In 2012, Warren County Sheriff’s Deputies responded to a tip that Amy Whitehead was manufacturing methamphetamine at the address where she lived with her 80 year old grandmother, Ruby Mills. After police knocked on the front door, Whitehead exited the back door, carried a black box to the shed and gave the box to her boyfriend, Shane Hulett, before going back inside the house.
Meanwhile Mills answered the front door and police could smell a strong odor of ammonia. Whitehead then came to the front door, denied that there was drug activity, and led them to her bedroom, where Investigator Mike Traxler observed a coffee filter and a glass pipe.

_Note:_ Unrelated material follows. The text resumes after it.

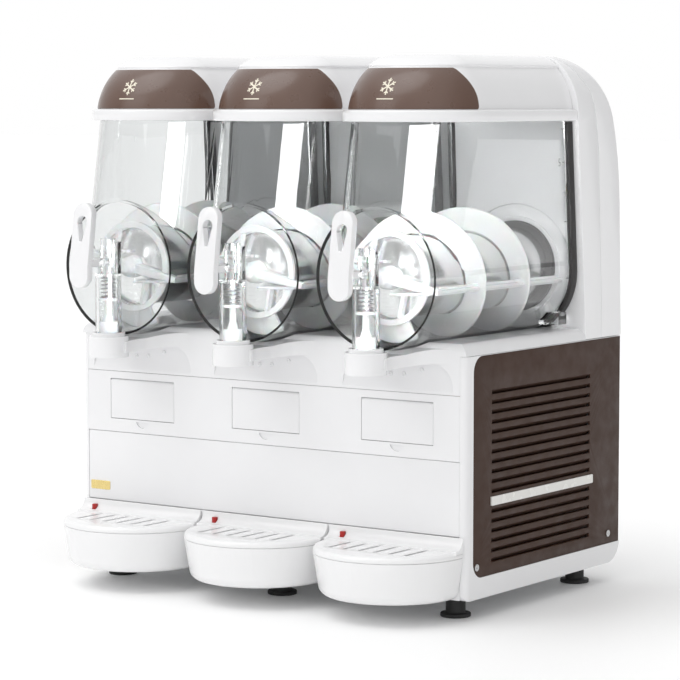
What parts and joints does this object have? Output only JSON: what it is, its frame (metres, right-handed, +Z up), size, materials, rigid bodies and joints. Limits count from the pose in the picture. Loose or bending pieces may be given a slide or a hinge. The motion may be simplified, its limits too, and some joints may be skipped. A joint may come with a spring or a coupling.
{
  "type": "slush machine",
  "caption": "Countertop slush machine with clear bowls in a row, augers, pull taps, lift-off lids, drip trays, control flaps and louvred sides on a white cabinet.",
  "frame": {"origin": "bottom centre of the whole object's box, on the surface it stands on", "axes": "+X to the right seen from the front, -Y towards the user, +Z up"},
  "size_m": [0.54, 0.453, 0.617],
  "materials": {
    "cabinet_white": "glossy",
    "panel_brown": "satin",
    "strip_white": "glossy",
    "zinc_sheet": "satin",
    "foot_rubber": "matte",
    "screw_steel": "brushed",
    "stainless": "brushed",
    "flange_white": "satin",
    "seal_black": "matte",
    "motor_grey": "painted",
    "compressor_black": "satin",
    "condenser_copper": "bare",
    "fan_grey": "matte",
    "bowl_clear": "clear polished",
    "lid_white": "glossy",
    "auger_white": "satin",
    "tap_white": "glossy",
    "spring_steel": "bright",
    "tray_white": "glossy",
    "float_red": "glossy",
    "flap_white": "satin",
    "switch_black": "satin"
  },
  "bodies": {
    "root": {"base_pan": "zinc_sheet", "feet": "foot_rubber", "plinth": "cabinet_white", "front_panel_lower": "cabinet_white", "front_panel_upper": "cabinet_white", "top_deck": "cabinet_white", "cheek_left": "cabinet_white", "cheek_right": "cabinet_white", "side_panel_left": "panel_brown", "side_panel_right": "panel_brown", "side_screws": "screw_steel", "vent_strips": "strip_white", "rear_panel": "zinc_sheet", "tower_front": "cabinet_white", "tower_cover": "cabinet_white", "evaporators": "stainless", "evaporator_flanges": "flange_white", "evaporator_seals": "seal_black", "bowl_gaskets": "seal_black", "gearmotors": "motor_grey", "compressor": "compressor_black", "condenser": "condenser_copper", "fan_motor": "motor_grey", "bowl_1": "bowl_clear", "bowl_2": "bowl_clear", "bowl_3": "bowl_clear"},
    "fan": {"fan_blade": "fan_grey"},
    "auger_1": {"auger_1": "auger_white", "drive_shaft_1": "stainless"},
    "lid_1": {"lid_1": "lid_white"},
    "lever_1": {"tap_lever_1": "tap_white"},
    "piston_1": {"tap_piston_1": "tap_white", "tap_spring_1": "spring_steel"},
    "tray_1": {"drip_tray_1": "tray_white"},
    "grille_1": {"drip_grille_1": "tray_white"},
    "float_1": {"tray_float_1": "float_red"},
    "flap_1": {"control_flap_1": "flap_white"},
    "switch_1": {"mix_switch_1": "switch_black"},
    "auger_2": {"auger_2": "auger_white", "drive_shaft_2": "stainless"},
    "lid_2": {"lid_2": "lid_white"},
    "lever_2": {"tap_lever_2": "tap_white"},
    "piston_2": {"tap_piston_2": "tap_white", "tap_spring_2": "spring_steel"},
    "tray_2": {"drip_tray_2": "tray_white"},
    "grille_2": {"drip_grille_2": "tray_white"},
    "float_2": {"tray_float_2": "float_red"},
    "flap_2": {"control_flap_2": "flap_white"},
    "switch_2": {"mix_switch_2": "switch_black"},
    "auger_3": {"auger_3": "auger_white", "drive_shaft_3": "stainless"},
    "lid_3": {"lid_3": "lid_white"},
    "lever_3": {"tap_lever_3": "tap_white"},
    "piston_3": {"tap_piston_3": "tap_white", "tap_spring_3": "spring_steel"},
    "tray_3": {"drip_tray_3": "tray_white"},
    "grille_3": {"drip_grille_3": "tray_white"},
    "float_3": {"tray_float_3": "float_red"},
    "flap_3": {"control_flap_3": "flap_white"},
    "switch_3": {"mix_switch_3": "switch_black"}
  },
  "joints": [
    {"name": "fan_spin", "type": "hinge", "parent": "root", "child": "fan", "pos_m": [0.175, 0.0515, 0.15], "axis": [1, 0, 0], "continuous": true},
    {"name": "auger_spin_1", "type": "hinge", "parent": "root", "child": "auger_1", "pos_m": [-0.18, 0, 0.374], "axis": [0, 1, 0], "continuous": true},
    {"name": "lid_lift_1", "type": "slide", "parent": "root", "child": "lid_1", "axis": [0, 0, 1], "range_m": [0, 0.1]},
    {"name": "lever_pull_1", "type": "hinge", "parent": "root", "child": "lever_1", "pos_m": [-0.18, -0.1925, 0.381], "axis": [1, 0, 0], "range_deg": [0, 35], "stiffness_Nm_per_rad": 0.4, "springref_deg": -14.32},
    {"name": "piston_lift_1", "type": "slide", "parent": "root", "child": "piston_1", "axis": [0, 0, 1], "range_m": [0, 0.0106], "deforming": ["tap_spring_1"]},
    {"name": "tray_pull_1", "type": "slide", "parent": "root", "child": "tray_1", "axis": [0, -1, 0], "range_m": [0, 0.12]},
    {"name": "grille_lift_1", "type": "slide", "parent": "tray_1", "child": "grille_1", "axis": [0, 0, 1], "range_m": [0, 0.05]},
    {"name": "float_rise_1", "type": "slide", "parent": "tray_1", "child": "float_1", "axis": [0, 0, 1], "range_m": [0, 0.006]},
    {"name": "flap_swing_1", "type": "hinge", "parent": "root", "child": "flap_1", "pos_m": [-0.18, -0.1103, 0.2355], "axis": [1, 0, 0], "range_deg": [-90, 0]},
    {"name": "switch_rock_1", "type": "hinge", "parent": "root", "child": "switch_1", "pos_m": [-0.18, -0.0765, 0.214], "axis": [1, 0, 0], "range_deg": [-12, 12]},
    {"name": "auger_spin_2", "type": "hinge", "parent": "root", "child": "auger_2", "pos_m": [0, 0, 0.374], "axis": [0, 1, 0], "continuous": true},
    {"name": "lid_lift_2", "type": "slide", "parent": "root", "child": "lid_2", "axis": [0, 0, 1], "range_m": [0, 0.1]},
    {"name": "lever_pull_2", "type": "hinge", "parent": "root", "child": "lever_2", "pos_m": [0, -0.1925, 0.381], "axis": [1, 0, 0], "range_deg": [0, 35], "stiffness_Nm_per_rad": 0.4, "springref_deg": -14.32},
    {"name": "piston_lift_2", "type": "slide", "parent": "root", "child": "piston_2", "axis": [0, 0, 1], "range_m": [0, 0.0106], "deforming": ["tap_spring_2"]},
    {"name": "tray_pull_2", "type": "slide", "parent": "root", "child": "tray_2", "axis": [0, -1, 0], "range_m": [0, 0.12]},
    {"name": "grille_lift_2", "type": "slide", "parent": "tray_2", "child": "grille_2", "axis": [0, 0, 1], "range_m": [0, 0.05]},
    {"name": "float_rise_2", "type": "slide", "parent": "tray_2", "child": "float_2", "axis": [0, 0, 1], "range_m": [0, 0.006]},
    {"name": "flap_swing_2", "type": "hinge", "parent": "root", "child": "flap_2", "pos_m": [0, -0.1103, 0.2355], "axis": [1, 0, 0], "range_deg": [-90, 0]},
    {"name": "switch_rock_2", "type": "hinge", "parent": "root", "child": "switch_2", "pos_m": [0, -0.0765, 0.214], "axis": [1, 0, 0], "range_deg": [-12, 12]},
    {"name": "auger_spin_3", "type": "hinge", "parent": "root", "child": "auger_3", "pos_m": [0.18, 0, 0.374], "axis": [0, 1, 0], "continuous": true},
    {"name": "lid_lift_3", "type": "slide", "parent": "root", "child": "lid_3", "axis": [0, 0, 1], "range_m": [0, 0.1]},
    {"name": "lever_pull_3", "type": "hinge", "parent": "root", "child": "lever_3", "pos_m": [0.18, -0.1925, 0.381], "axis": [1, 0, 0], "range_deg": [0, 35], "stiffness_Nm_per_rad": 0.4, "springref_deg": -14.32},
    {"name": "piston_lift_3", "type": "slide", "parent": "root", "child": "piston_3", "axis": [0, 0, 1], "range_m": [0, 0.0106], "deforming": ["tap_spring_3"]},
    {"name": "tray_pull_3", "type": "slide", "parent": "root", "child": "tray_3", "axis": [0, -1, 0], "range_m": [0, 0.12]},
    {"name": "grille_lift_3", "type": "slide", "parent": "tray_3", "child": "grille_3", "axis": [0, 0, 1], "range_m": [0, 0.05]},
    {"name": "float_rise_3", "type": "slide", "parent": "tray_3", "child": "float_3", "axis": [0, 0, 1], "range_m": [0, 0.006]},
    {"name": "flap_swing_3", "type": "hinge", "parent": "root", "child": "flap_3", "pos_m": [0.18, -0.1103, 0.2355], "axis": [1, 0, 0], "range_deg": [-90, 0]},
    {"name": "switch_rock_3", "type": "hinge", "parent": "root", "child": "switch_3", "pos_m": [0.18, -0.0765, 0.214], "axis": [1, 0, 0], "range_deg": [-12, 12]}
  ],
  "couplings": [
    {"joint": "piston_lift_1", "follows": "lever_pull_1", "m_per_rad": 0.0172},
    {"joint": "piston_lift_2", "follows": "lever_pull_2", "m_per_rad": 0.0172},
    {"joint": "piston_lift_3", "follows": "lever_pull_3", "m_per_rad": 0.0172}
  ]
}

When officers asked about the shed, both Whitehead and Hulett stated they did not own the shed but Mills gave written consent to search the shed. Inside the shed was drugs and materials used to make drugs.

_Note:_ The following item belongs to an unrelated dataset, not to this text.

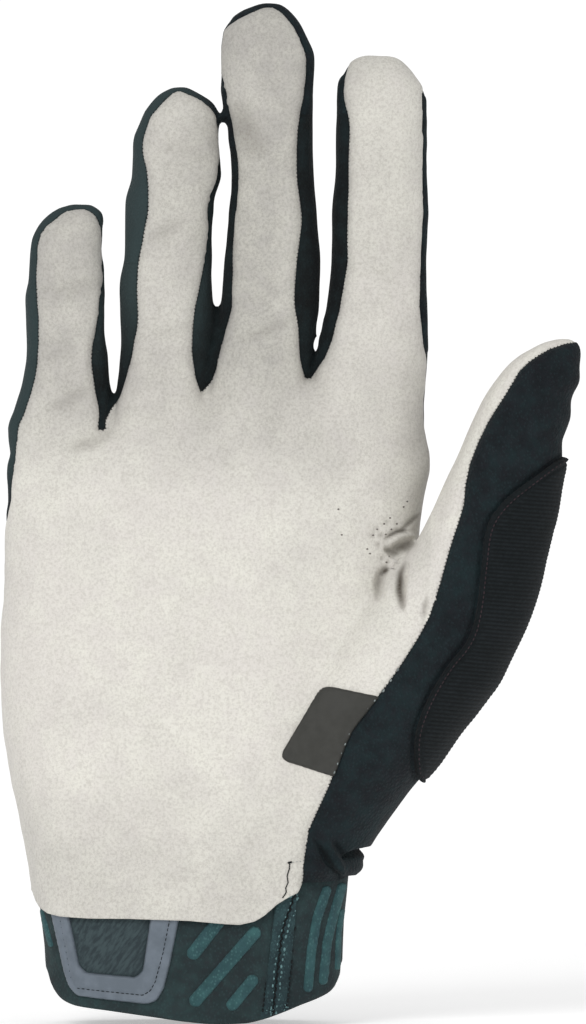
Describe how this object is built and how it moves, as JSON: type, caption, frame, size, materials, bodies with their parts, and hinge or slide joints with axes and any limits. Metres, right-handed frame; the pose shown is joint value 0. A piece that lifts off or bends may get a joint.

Whitehead was convicted of possession of pseudoephedrine and ammonium nitrate with intent to manufacture drugs as well as possession of methamphetamine and sentenced to 15 years. On appeal, she argued the search of the shed was illegal. MCOA affirmed.
In the suppression hearing, Mills consistently referred to the mobile home as her trailer. On cross-examination, she testified that she had been renting the mobile home for approximately ten years, and the shed had been behind it for about four months.

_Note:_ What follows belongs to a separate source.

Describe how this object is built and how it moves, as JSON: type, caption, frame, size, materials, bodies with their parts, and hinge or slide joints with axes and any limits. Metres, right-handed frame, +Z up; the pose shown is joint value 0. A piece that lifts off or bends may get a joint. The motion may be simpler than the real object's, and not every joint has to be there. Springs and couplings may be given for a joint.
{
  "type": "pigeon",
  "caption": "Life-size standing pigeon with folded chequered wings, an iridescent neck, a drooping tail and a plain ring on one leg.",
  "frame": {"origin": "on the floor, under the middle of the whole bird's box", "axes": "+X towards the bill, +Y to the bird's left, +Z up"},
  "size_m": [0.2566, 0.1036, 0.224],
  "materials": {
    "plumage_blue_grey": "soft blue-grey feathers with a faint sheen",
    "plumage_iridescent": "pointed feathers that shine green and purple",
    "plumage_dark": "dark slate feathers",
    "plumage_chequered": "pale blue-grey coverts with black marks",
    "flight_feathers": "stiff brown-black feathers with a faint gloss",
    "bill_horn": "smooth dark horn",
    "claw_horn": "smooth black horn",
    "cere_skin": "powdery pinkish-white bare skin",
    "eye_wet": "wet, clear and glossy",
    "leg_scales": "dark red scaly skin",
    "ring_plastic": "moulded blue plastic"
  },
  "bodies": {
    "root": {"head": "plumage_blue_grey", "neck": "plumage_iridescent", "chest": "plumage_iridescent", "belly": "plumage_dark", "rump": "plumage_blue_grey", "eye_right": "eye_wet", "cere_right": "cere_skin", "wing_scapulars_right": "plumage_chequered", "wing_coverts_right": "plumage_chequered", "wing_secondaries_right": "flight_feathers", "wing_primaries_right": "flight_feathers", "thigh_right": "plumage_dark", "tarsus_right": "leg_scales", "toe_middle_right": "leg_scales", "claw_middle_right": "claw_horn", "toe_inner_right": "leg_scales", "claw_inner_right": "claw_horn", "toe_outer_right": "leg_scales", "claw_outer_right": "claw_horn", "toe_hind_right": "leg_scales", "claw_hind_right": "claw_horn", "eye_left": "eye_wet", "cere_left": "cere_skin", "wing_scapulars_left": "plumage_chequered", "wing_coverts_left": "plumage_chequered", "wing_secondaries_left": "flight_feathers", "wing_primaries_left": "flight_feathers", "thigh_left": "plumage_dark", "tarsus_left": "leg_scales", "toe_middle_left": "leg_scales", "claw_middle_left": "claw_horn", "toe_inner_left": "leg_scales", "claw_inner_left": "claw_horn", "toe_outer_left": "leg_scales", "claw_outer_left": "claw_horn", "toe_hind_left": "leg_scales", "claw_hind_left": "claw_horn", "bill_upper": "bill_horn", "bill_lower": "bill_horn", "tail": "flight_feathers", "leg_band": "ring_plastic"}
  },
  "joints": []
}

Mills also testified that she had gone out to the shed at times. She said that the shed belonged to Hulett, and she thought she was only consenting to a search of the home. However, the consent form that she signed clearly states that she was consenting to a search of the shed. Mills claimed that she did not read the consent form because she was not wearing her glasses.
Traxler testified that he specifically asked Mills if the shed belonged to her and he read the consent form to her before she signed it. He also told Mills that she had the right to refuse to consent, but she said, I’m not refusing. You can go look.
In Waldrop v. State, 544 So. 2d 834 (Miss. 1989) the MSC stated that if a person denies ownership or possession of property, he later has no standing to complain that the search of it was unlawful. There was substantial evidence that Whitehead denied having any rights to the shed. Having done so, she had no standing to complain that the search of the shed was unlawful based on her claim that Mills lacked authority to consent to the search.
Furthermore, because of Mills’s interest in the home, she also had the right to consent to a search of the curtilage surrounding it. In Jordan, the MSC said that the curtilage of a dwelling is a space necessary and convenient, habitually used for family purposes and for the carrying on of domestic employment; it is the yard, garden or field which is near to and used in connection with the dwelling.
The undisputed testimony was that the door to the shed faced the back door of the home, and the shed was approximately fifteen to thirty feet from the home. It would be reasonable to consider the shed as part of the curtilage of the home, and it follows that Mills had the authority to consent to a search of the shed.